Friday, March 09, 2007

The Recipe I Promised ...

How are you all on this Friday? I'm sitting at my dining room table. Cider is steaming next to me, peanut butter cookies are cooling on a rack, and I just noticed a spider web on the ceiling. I have two sick ones at home, but they are both resting.

This is a diversion, but I never realized the amount of snot that a baby with a cold can produce. I feel so badly for her. There is snot everywhere, even in her hair. Yes, I did wash it out!

Mr. S isn't feeling well at all. I didn't mean to pass on my illness to him, but it just happened. I really hope we will all be well enough to go to church on Sunday.

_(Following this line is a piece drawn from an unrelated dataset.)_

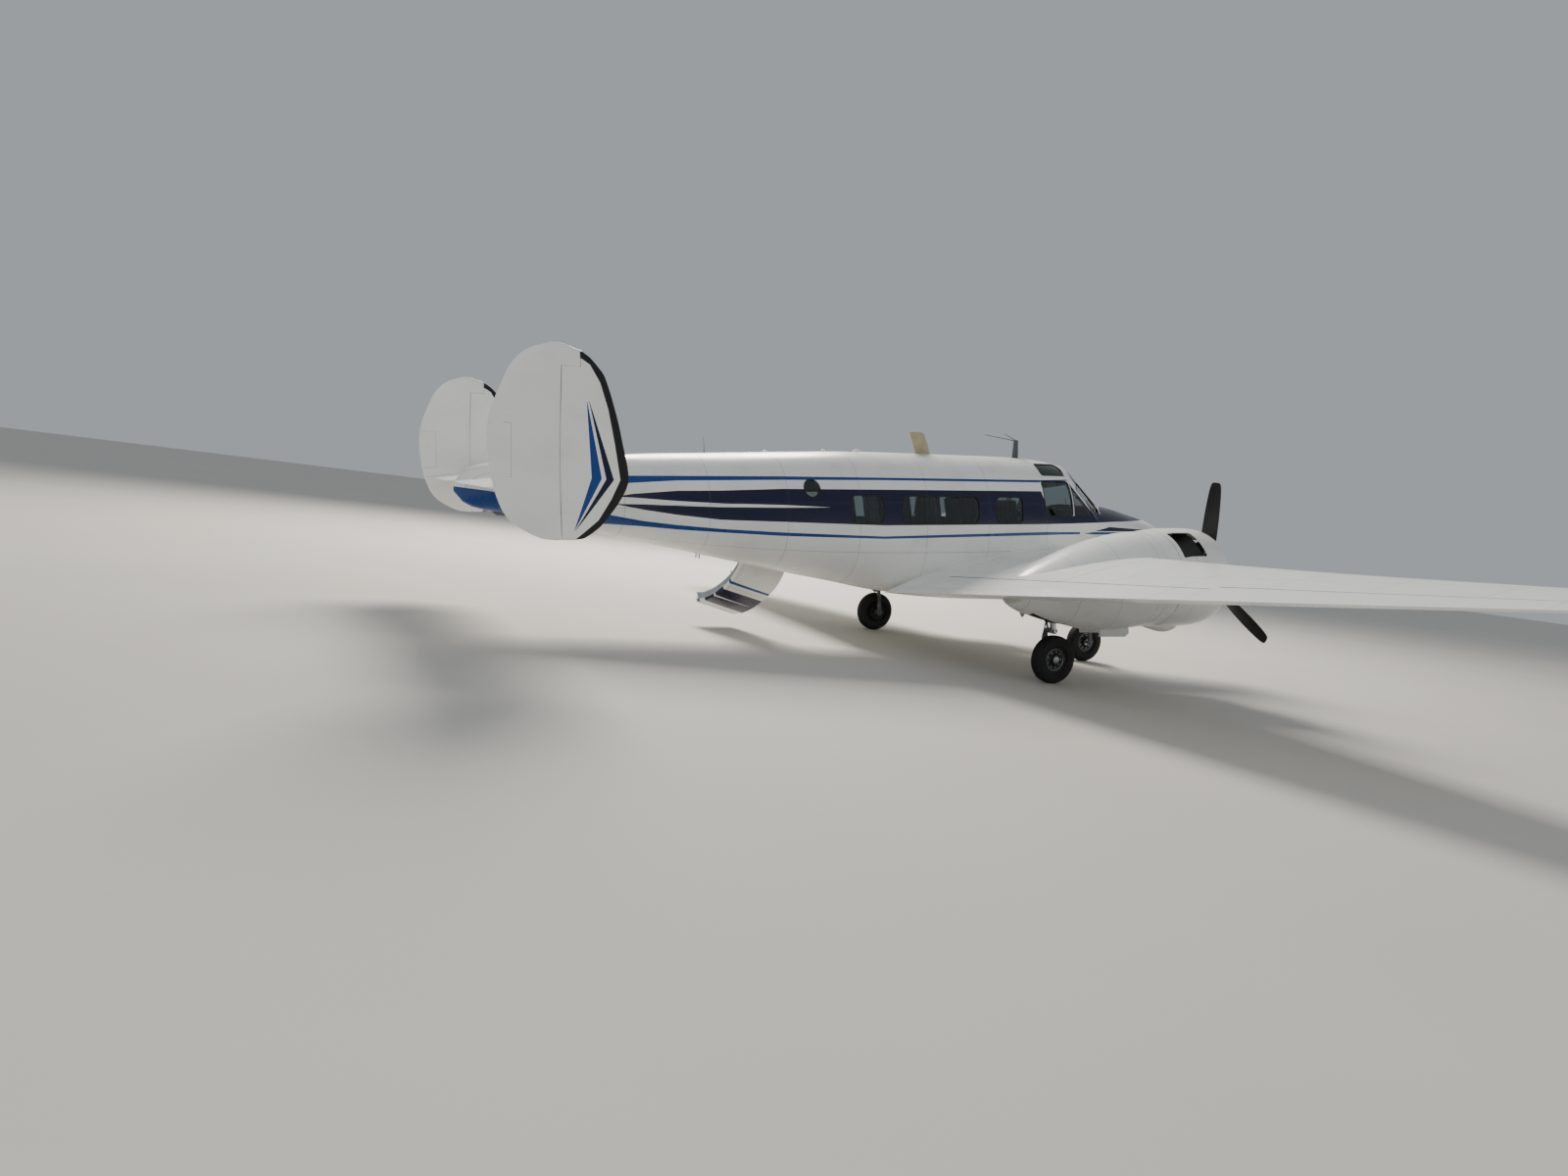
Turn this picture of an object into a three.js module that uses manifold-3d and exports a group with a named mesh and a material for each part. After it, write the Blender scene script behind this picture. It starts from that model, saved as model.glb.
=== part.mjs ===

Well, as you can probably already tell, nothing profound today. I'm just here to deliver the promised pork recipe.

I got this recipe from
this website, , by the way.

Stuffed Pork Tenderloin
Pork Loin Preparation:
1 3-5 lb pork loin, trimmed
Using a boning knife ( I do not have one of these useful implements), cut the pork loin by holding the knife at an angle, and in a spiral fashion "unroll" the meat by slicing thinly lengthwise and continuously along the side. You will be working your way to the center of the loin and will be cutting one continuous strip of meat until there is none left to cut. Cut as thinly as possible. Rather then reduce the meat to an unrecognizable state, I simply used my skills of dissection and made a clean slice right down the middle of the loin.)
If desired, use a meat pounder to make the resulting pork roll into a thinner slab.
When done, the result will be a thin, rectangular slab of pork which you will be able to fill with stuffing and roll up jelly-roll style.
2 1/2 cups bread crumbs
1/2 cup chopped fresh parsley
1/4 cup grated Parmesan cheese
3 tablespoons olive oil
1 tablespoon butter
4-5 cloves fresh garlic, minced
1 onion, chopped finely
1/4 teaspoon each salt and pepper
1/2 teaspoon paprika
1/3 teaspoon onion powder
3 tablespoons water (or as needed)
sage, garlic powder and other seasonings (to sprinkle on roast)
1/2 finely chopped bell pepper (optional variation)
Wash the parsley well, pat dry and chop finely.
Saute chopped onion in butter 2 minutes, add garlic and saute 2 minutes more. Add parsley and leave for one more minute.
Stir in bread crumbs and other seasonings, mixing well. Stir in enough water to make a coherent mass. Coherent mass? Very odd terminology for a recipe, but it makes sense if you think about it! This did give me pause temporarily though.
Remove from heat and allow to cool 10-15 minutes.
Stuff the Pork Loin then Roast:
Spray or rub both sides of the pork loin with a good quality olive oil. (Just to let you know, the recipe works with a regular quality olive oil!)
Sprinkle with salt, pepper, sage, garlic powder, onion powder and paprika. If desired, season the inside of the roast with rosemary, basil and oregano.
Place the pork on a flat surface and pat the filling out spreading it over top (this will be the inside) of the entire surface of the pork.
Take on of the short ends and begin rolling this edge toward the center, a little bit at a time, continuing to roll up (jelly-roll style) until the pork loin is log shaped, with a stuffing spiral on each end.
Sprinkle the top with paprika and other seasonings and set in a roasting pan.
Set in a 400°F oven for 15 minutes. Reduce heat to 325 and roast until done, spraying every 30 minutes or so with olive oil spray. Internal temperature should read 165.


Maxine said...

I am sure this pork comes out absolutely delicious but it's a bit of work for me, I think. You know how much I [don't] like cooking. Hope some of your younger friends enjoy doing it though. Maybe you could make it for us some time? (hint) Thanks for telling us all about that "snot." We needed that. Anyway, take good care of your sick ones. I know you are.

Beka said...

Thanks for sharing the recipe! I can't wait to try it! It looks SO yummy.

Sara said...

So glad you could make it to church yesterday!

Elise said...

Yummy!!!! I love all of your little changes, too - that means you've made it enough to find what works better, or just as well! I will try it very soon for a Sunday dinner.
And speaking of snot, I must thank my hubby the next time I see him for teaching my sons to do "snot rockets", as I was informed today. *sigh*
Hope everyone is fully mended very soon! Aren't you glad you have nothing better to do? Nothing better - isn't it beautiful? :)

Joel and Jaime said...

Just found your blog through A path made straight. Loved looking through your posts. Looks like you really enjoy being a wife and momma!